LZMA2 Multi-Core Compression bug results in larger file size.

2013-07-05
2013-07-05
  • Robert Readman
    Robert Readman
    2013-07-05

    Hello,

    Tested the same file on 3 systems, 1x E8400 CPU (Dual-Core) 1x E7500 (Dual-Core) and a server with 2X L5430 (Quad-Core x2).
    The reason for testing with the Q6600 came after I found something very odd.

    I backed up 3 of our accountancy-files into a .tar resulting in the following;

    file.tar being 346.2MiB.
    So using the E8400 on Windows XP (32bit) to create a .tar.xz using the maximum settings.
    Which are Archive Format .xz, Compression Level Ultra, Compression Method LZMA2, Dictionary Size 64MB, Word size 273, Number of CPU Threads 2.
    The resulting file.tar.xz being 15.6MiB

    I then tried this on Windows Server SBS 2011 (64bit), to see if I could get the file smaller, by setting the Dictionary Size from 64MB to 256MB, the only other setting changed was setting the CPU Threads to 8, as it has 2x Quad Core CPUs.
    To my amazement the resulting file.tar.xz was 21MiB.
    So still on the server, set the directory size to 64MiB to see if it would make the same size as earlier on Windows XP.
    The resulting file was 22.6MiB
    Leaving everything the same as before but dropping to 4 cores from 8.
    The resulting file was 22.6MiB
    Leaving everything the same as before but dropping to 2 cores from 4.
    The file was now the same (byte per byte) as I created on Windows XP.
    The resulting file.tar.xz being 15.6MiB

    I then wondered if this was because of the server, but I have a Windows 7 Pro (64bit) with the E7500.
    Obviously I could only test the same settings with 2 cores and this made the same byte per byte file of file.tar.xz being 15.6MiB.

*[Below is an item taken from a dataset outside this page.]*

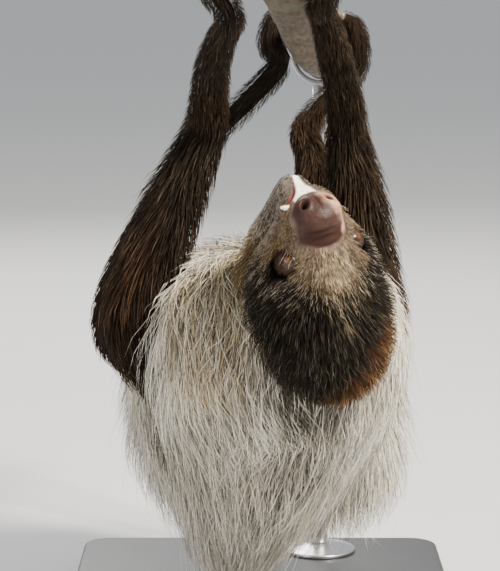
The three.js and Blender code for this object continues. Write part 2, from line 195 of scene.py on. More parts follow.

    Doing all of the same, (i.e. all with 64MB directory size) but all set to 1core, all create the same filesize of 15.6MiB (however this produces a slightly smaller file by just a few kilibytes.

    So is this a bug? 1 core and 2 core appear to be fine, on both 32bit and 64bit versions, however once you try 4 or 8 cores, the filesize just jumps, I thought it would just use more cores to do the data faster, can Igor confirm the results above?

    If on the server I finally set the directory size to 256MiB but however leave the cores set at 2.
    The resulting file was 13.1MiB instead of 21MiB with the cores set at 8.
    The 13.1MiB is what I was expecting in the first place, compared to the 15.6MiB.

    At least I know for now, to always use single core or dual core, but not 4 or 8.

    Version 9.25 on both, with 32bit on XP, and 64bit version of 7zip on Win7Pro and SBS2011.

    Thanks for reading, hopefully the above is detailed enough for others to go and do similar tests on their own files.

    Robert Readman.

     
    Last edit: Robert Readman 2013-07-05
  • Shell
    Shell
    2013-07-05

    It is not a bug. The manual says: "If LZMA2 is set <...> it doesn't split stream to chunks. So you can get different compression ratio for different number of threads. You can get the best compression ratio, when you use 1 or 2 threads."

    If I correctly understand the algorithm of multithreaded compression, archive size can never benefit from additional threads. Usually, however, the size increases only slightly, whereas the compression time can drop almost proportionally.

    Concerning your case, check the chunk size that 7-Zip uses. If you have multiple files, you can roughly estimate the chunk size as a sum of uncompressed sizes of the files from a single block (the block's number is displayed in 7-Zip File Manager). Try increasing block size up to the total size of the files - this would increase compression (at the expense of the time, I think, since the threads will not be able to process different data simultaneously). If you need ultimate compression, use a single thread.